The Kremlin is bracing for sanctions to deal a much bigger blow to the Russian economy than it has publicly admitted as it draws up scenarios where GDP does not recover until the end of the decade.
Its economy minister confirmed leaked documents that predicted the financial toll of its invasion of Ukraine will worsen next year as it shuts off energy supplies to Europe and imports of key goods dwindle.
Under the worst of three scenarios envisaged in the internal report revealed by Bloomberg, Russian GDP plunges by 12pc by 2024 compared to 2021 and does not fully recover by 2030.
In the “inertial” scenario, Russia suffers a 8.3pc peak-to-trough slump by next year, taking until the latter half of the 2020s to bounce back.
The report warned of a “reduced production volumes in a range of export-oriented sectors” that are the lifeblood of the Russian economy, such as metals and oil and gas.
The West is clamping down on the import of commodities from Russia while the Kremlin itself has cut off a key revenue source by squeezing Europe’s gas supplies.
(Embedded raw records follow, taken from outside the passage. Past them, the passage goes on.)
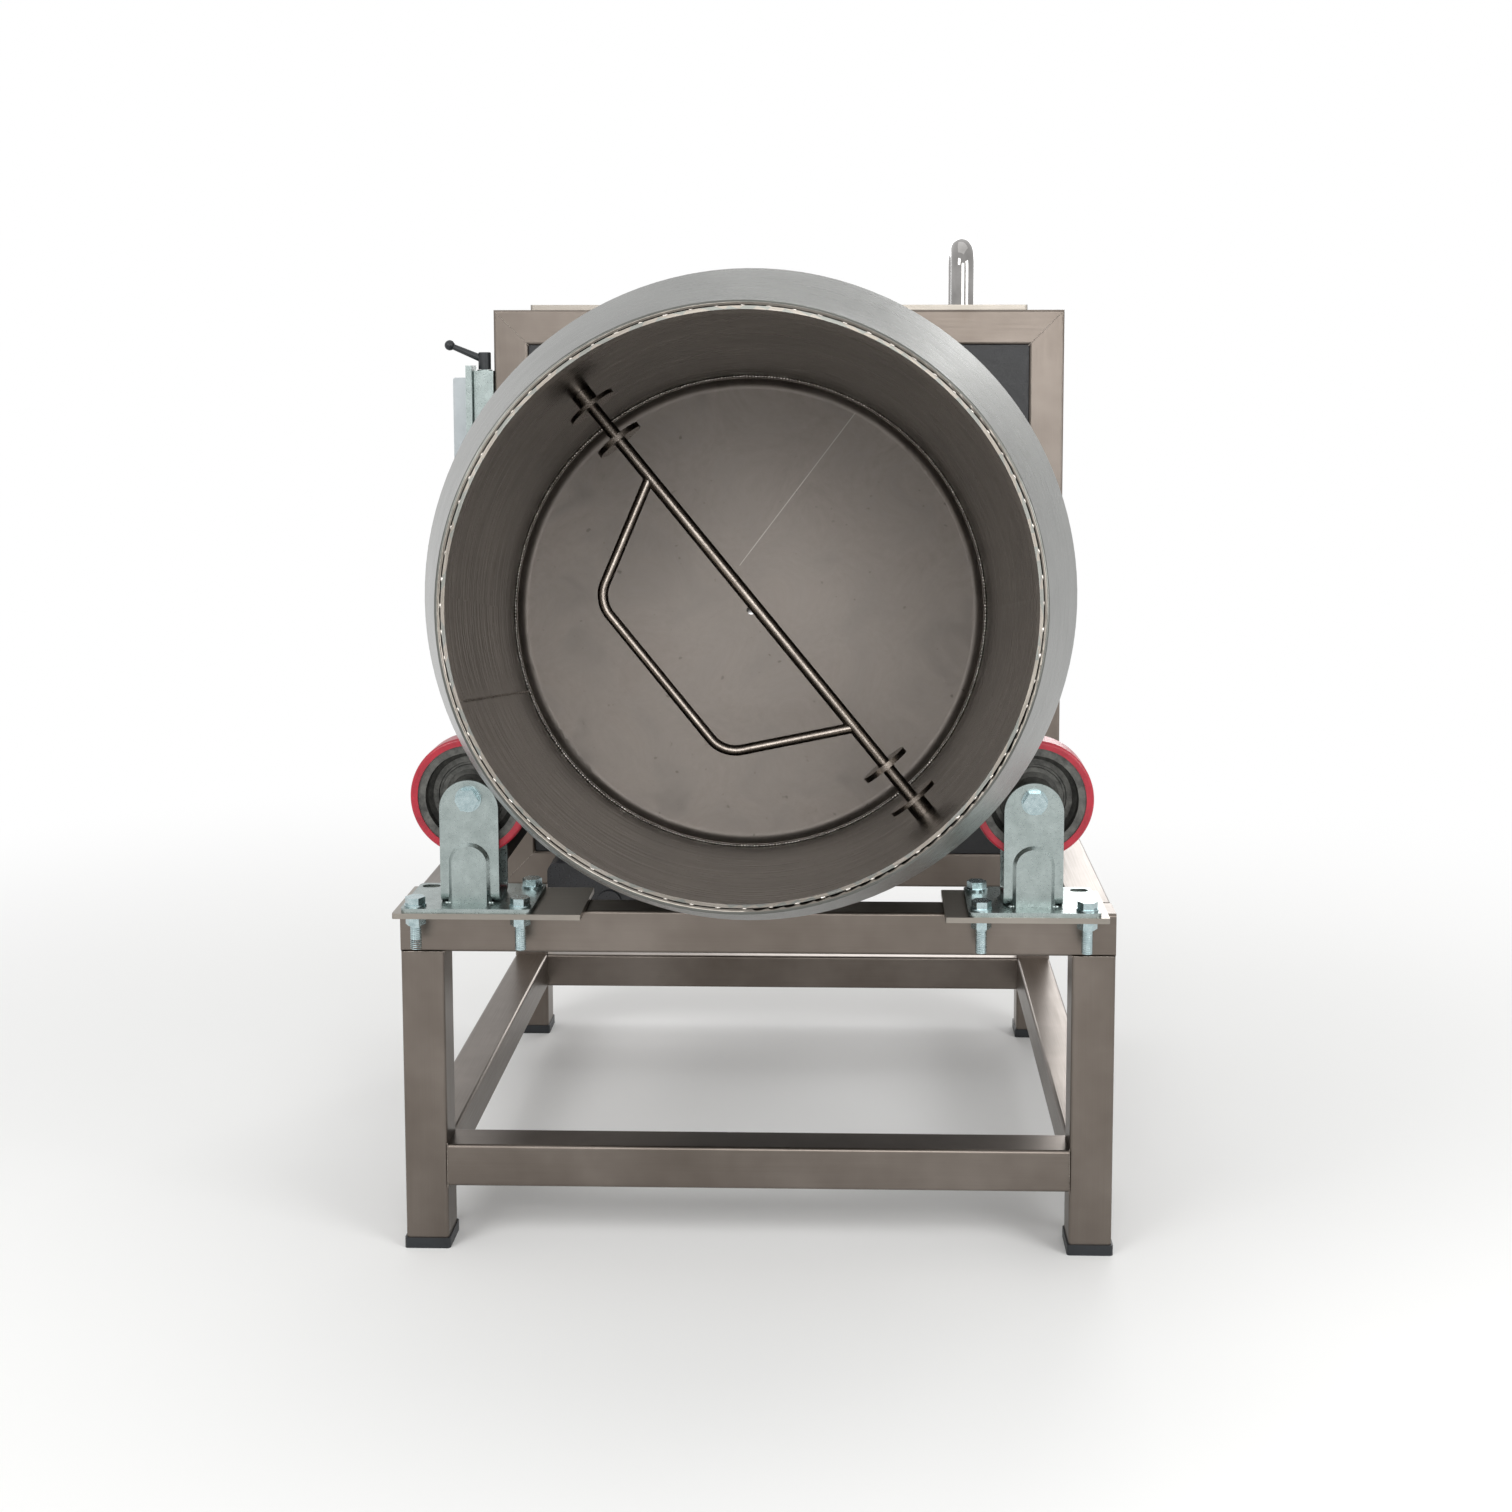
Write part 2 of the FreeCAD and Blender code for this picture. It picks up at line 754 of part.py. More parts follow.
def bearing_bolts():
    place = bearing_side / 2 - 15
    bolts = []
    for x in (-place, place):
        for y in (-place, place):
            seat = Vector(x, y, bearing_back + bearing_flange)
            bolts.append(hexagon(seat, along_z, 18, 7.5).fuse(rod(seat, along_z * -1, 6, bearing_flange)))
    return on_drum(group(bolts))


def gearbox_mount():
    ahead = block(-table_width, table_width, -table_depth, plate_back, 0, 2 * box_height)
    mount = pipe(Vector(0, 0, gearbox_front), along_z, gearbox_round, shaft_radius + shaft_clearance,
                 gearbox_depth)
    return on_drum(mount).cut(ahead)


def gearbox():
    half = gearbox_width / 2
    wheel_case = rod(Vector(0, 0, gearbox_back), along_z, gearbox_round, gearbox_depth)
    worm_case = rounded_block(-half, half, -gearbox_low, 0, gearbox_back + 6, gearbox_front - 6, 14, along_x)
    case = wheel_case.fuse(worm_case)
    case = case.cut(rod(Vector(0, 0, gearbox_back), along_z, gearbox_bore + running_fit, gearbox_depth))
    worm_axis = Vector(-half + 12, -gear_centres, gear_middle)
    return on_drum(case.cut(rod(worm_axis, along_x, motor_shaft_radius + running_fit, gearbox_width)))


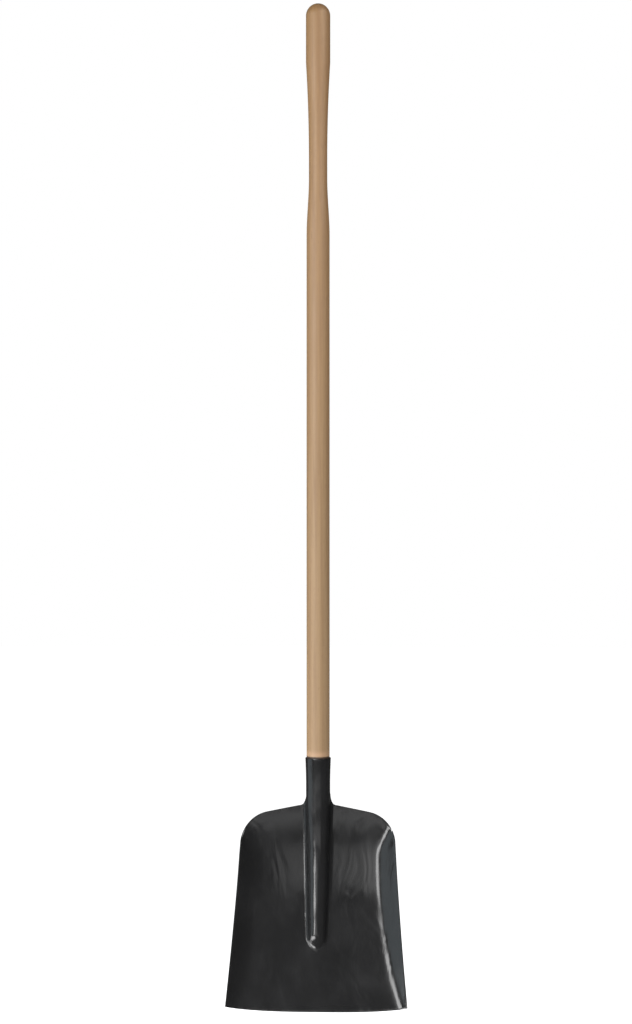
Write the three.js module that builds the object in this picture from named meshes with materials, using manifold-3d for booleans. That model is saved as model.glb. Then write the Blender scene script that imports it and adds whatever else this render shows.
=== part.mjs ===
// Grain scoop shovel: a turned wooden handle in the rolled socket of a pressed steel blade.
//
// Millimetres. The handle lies along Z with its knob up, and the open face of the blade looks along -Y.
// The origin is on the handle's axis, at the narrowest point of the grip.
//
// The blade is one sheet. A point on it is found from two distances: `down`, measured along the middle of
// the pan from the neck (negative in the socket), and `out`, measured sideways over the sheet from the
// crest of the tongue. A cross-section runs round the tongue, turns back through a fillet, crosses the
// flat floor and climbs the side wall.
import * as THREE from 'three';
import { mergeVertices } from 'three/addons/utils/BufferGeometryUtils.js';
import Module from 'manifold-3d';

const DEGREE = Math.PI / 180;

// Handle
const KNOB_RADIUS = 19;
const KNOB_TOP = 245;
const KNOB_FOOT = 153;
const WAIST_RADIUS = 14.35;
const SHAFT_RADIUS = 18;
const WAIST_END = -28;
const SHAFT_START = -118;
const SOCKET_CLEARANCE = 0.35;
const HANDLE_IN_BLADE = 120;
const HANDLE_END_RADIUS = 12;
const HANDLE_END_CHAMFER = 3;
const HANDLE_SIDES = 44;

// Socket, measured down from its rim
const SHEET = 1.6;
const RIM_Z = -935;
const NECK_DEPTH = 76;
const SOCKET_RADIUS = 18.1;
const BELL_FLARE = 1.1;
const BELL_DEPTH = 38;
const BELL_SWEEP = 1.5;
const SEAM_GAP = 3.6;
const SEAM_END = -36;
const NECK_TOP = -17;
const NECK_SIDE = 18.7;
const OPENING_START = -48;
const CLOSED_WRAP = 186 * DEGREE;
const NECK_WRAP = 88 * DEGREE;
const TIGHTEST_FILLET = 6;

// Pan
const FLOOR_BEHIND_AXIS = 6;
const BEND_LENGTH = 170;
const TIP_TILT = 21 * DEGREE;
const PAN_LENGTH = 315.7;
const SHOULDER_INNER = new THREE.Vector2(29, -0.9);
const SHOULDER_CORNER = new THREE.Vector2(117.6, 16.4);
const TIP_CORNER = new THREE.Vector2(138.7, 310.3);
const SHOULDER_ROUND = 50;
const FLANK_BOW = 1.6;
const EDGE_BOW = 3;

// Tongue, the raised rib that carries the socket on down the pan
const TONGUE_NOSE_START = 200;
const TONGUE_NOSE_END = 224;
const NOSE_HEIGHT = 13;
const NOSE_RADIUS = 13;
const NOSE_FILLET = 8;
const CREST_SWEEP = 1.2;

// Side walls
const WALL_START = 6;
const WALL_FULL = 80;
const WALL_SLOPE_BACK = 0.8;
const WALL_SLOPE_TIP = 0.7;
const CREASE_BACK = 98;
const CREASE_TIP = 134;
const CREASE_SWEEP = 2.2;
const CREASE_START = 124;
const CREASE_SOFTNESS_BACK = 10;
const CREASE_SOFTNESS_TIP = 12;
const DISH_RISE = 12;
const DISH_LEFT_AT_TIP = 0.5;

// Screws in the two flaps of the socket
const SCREW_DEPTH = 27;
const SCREW_TURN = 29 * DEGREE;
const SCREW_RADIUS = 2;
const SCREW_HOLE_RADIUS = 2.4;
const SCREW_TIP_FROM_AXIS = 7.6;
const SCREW_POINT = 3;
const SCREW_HEAD_RADIUS = 4.2;
const SCREW_HEAD_HEIGHT = 2.5;
const SCREW_SEAT_GAP = 0.3;
const SCREW_SLOT_WIDTH = 1.1;
const SCREW_SLOT_DEPTH = 1;
const SCREW_SIDES = 24;

// How finely the sheet is divided
const SOCKET_ROWS = 9;
const OPENING_ROWS = 6;
const NECK_ROWS = 5;
const SHOULDER_ROWS = 12;
const SIDE_ROWS = 22;
const HALF_COLUMNS = 22;
const GATHER_FROM = 45;
const GATHER_FULL = 90;
const COLUMNS_OVER_TONGUE = 0.46;
const LEAST_TONGUE_WRAP = 45 * DEGREE;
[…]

A full shutoff of gas to Europe would cost 400 billion rubles (£5.65bn) in lost tax revenues, according to the report.
It also said there is a big risk of production being suspended due to Russian firms struggling to bring in materials as there are “simply no alternative suppliers for some critical imports”. The agriculture, aviation and pharmaceutical sectors are all heavily reliant on the import of products and Western technology, the documents noted.
The report presents a far more pessimistic outlook for the Russian economy than portrayed by the Kremlin with Vladimir Putin saying it can overcome Western sanctions.
Russia’s central bank has predicted that the economy will shrink by between 4-6pc this year and a further 1-4pc in 2023 before returning to growth.
Economists at JP Morgan said the hard data suggests that Russia’s economy “largely stabilised” going into the second half of this year but warned of further pain ahead.
They said: “[A] potential oil price cap, and, hence, [a] much deeper drop in oil output, is, arguably, the main downside risk for the near-term outlook.
“We lowered our growth forecasts at the turn of the year to reflect the expected drop in oil output once the EU ban on Russian oil comes into force in December-February.”